Yearbook photos encompass a broader circle of people than wedding photos, and they encompass a broader period of time–a year rather than a day. Still, these photos also try to pin down particular people at a particular time. Olive Pierce’s strength lies in creating out of that genre images powerful enough to make a statement about the difficult lives of high school students in the city.
Pierce, who grew up in Lake Forest but has lived in Massachusetts for most of her adult life, began taking photos for the Cambridge Rindge & Latin School yearbook when her son was a student there. Several years later, after beginning work there as a substitute teacher, she initiated a photography workshop for students and began documenting their lives through her own photos.
Pierce mixes several media in the resulting show: her black-and-white prints are displayed on the walls, while the same photos (along with many others) are flashed in a short slide show. Accompanying the slides is a sound track made up of such adolescent-rebellion standbys as Pink Floyd’s The Wall and interviews with the students whose portraits we see. (The prints and interviews are reproduced in the book that accompanies the exhibition.)
Behind the portrait faces, most of which are calm and rather hopeful-looking, are tumultuous stories: “I got six older brothers that have been through court and jail,” says one student. Or: “I was sixteen. . . . That’s when I had the brain tumor.” Or: “I tried razor blades.

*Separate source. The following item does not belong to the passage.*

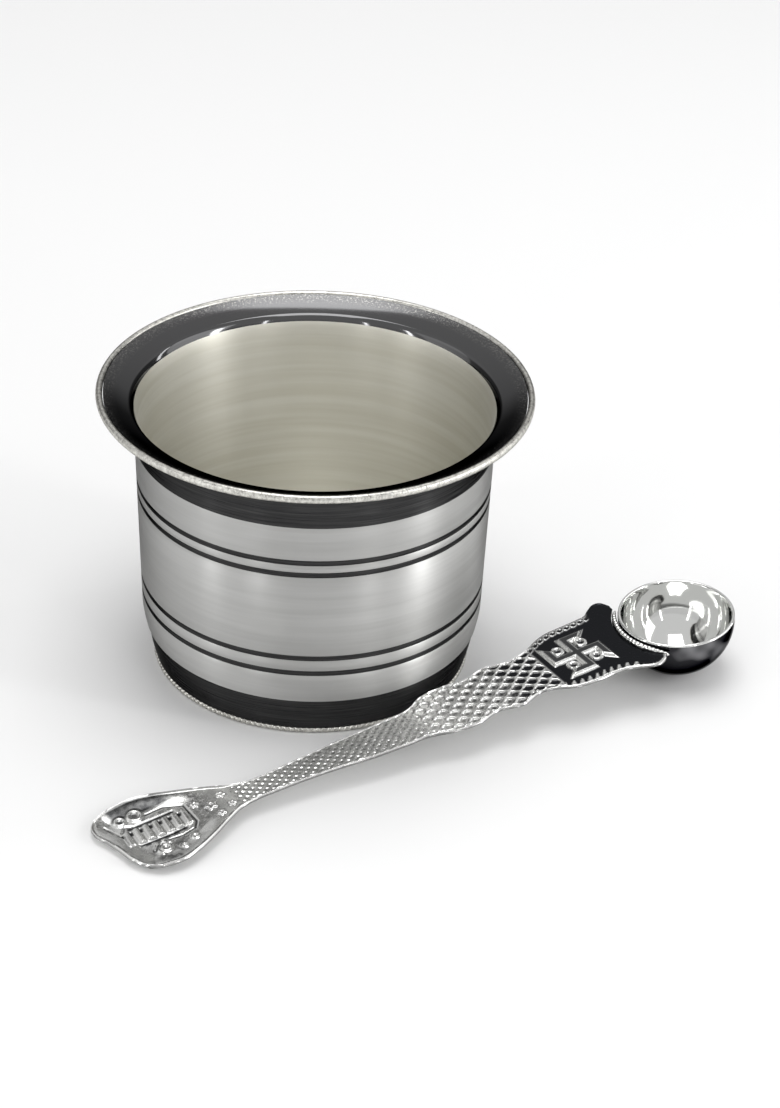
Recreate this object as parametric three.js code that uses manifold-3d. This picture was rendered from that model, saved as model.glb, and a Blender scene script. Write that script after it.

I have scars up and down my arms.” Or: “I had a cousin named Patricia who was fighting with the Sandinistas, and we found her dead in the doorway.” It is remarkable what these kids have been through.
Far more remarkable, though, is their lucidity about their experiences; the maturity of these teenagers–many of them far from model students–is something that hardly seems to mesh with the daily newspaper accounts of violence and low test scores in urban high schools. (Pierce admits that she was trying to “say something positive” about teenagers but insists that the images and interviews she chose for the show are representative of the student body.)
Pierce was surprised at how easily the students revealed personal details of their lives during the interviews, her photos show that they were also willing to be photographed in intimate situations. Kids embrace, smoke in bathrooms, struggle over class assignments, and goof off in the back of classrooms. Pierce captures fleeting expressions that say everything about her subjects’ states of mind: football players pose, cool as Gross’s soldiers, on the bus taking them to a game; drummers cavort playfully behind their instruments. There are high jinks in home ec, frustrations on the basketball court, kisses at the senior prom. Pierce’s timing enables her to evince the emotions behind the moment.
What these students spend most of their time doing, though, is hanging out. Hanging out on sidewalks. Hanging out in bathrooms. Hanging out in gym class. Pizza-shop hanging out. Weight-room hanging out. Boss hanging out. It makes you remember that adolescents have a lot of free time, and a lot to think about.
The students of Cambridge Rindge & Latin may consider this a good record of their racially, ethnically, and socioeconomically mixed school. But it doesn’t really matter. These photos and interviews are of everykid, a suffering, struggling, and surviving being who could be living anywhere; Kids should see this exhibit so they realize they’re not alone. Their elders should see it so they realize that kids know how to think for themselves.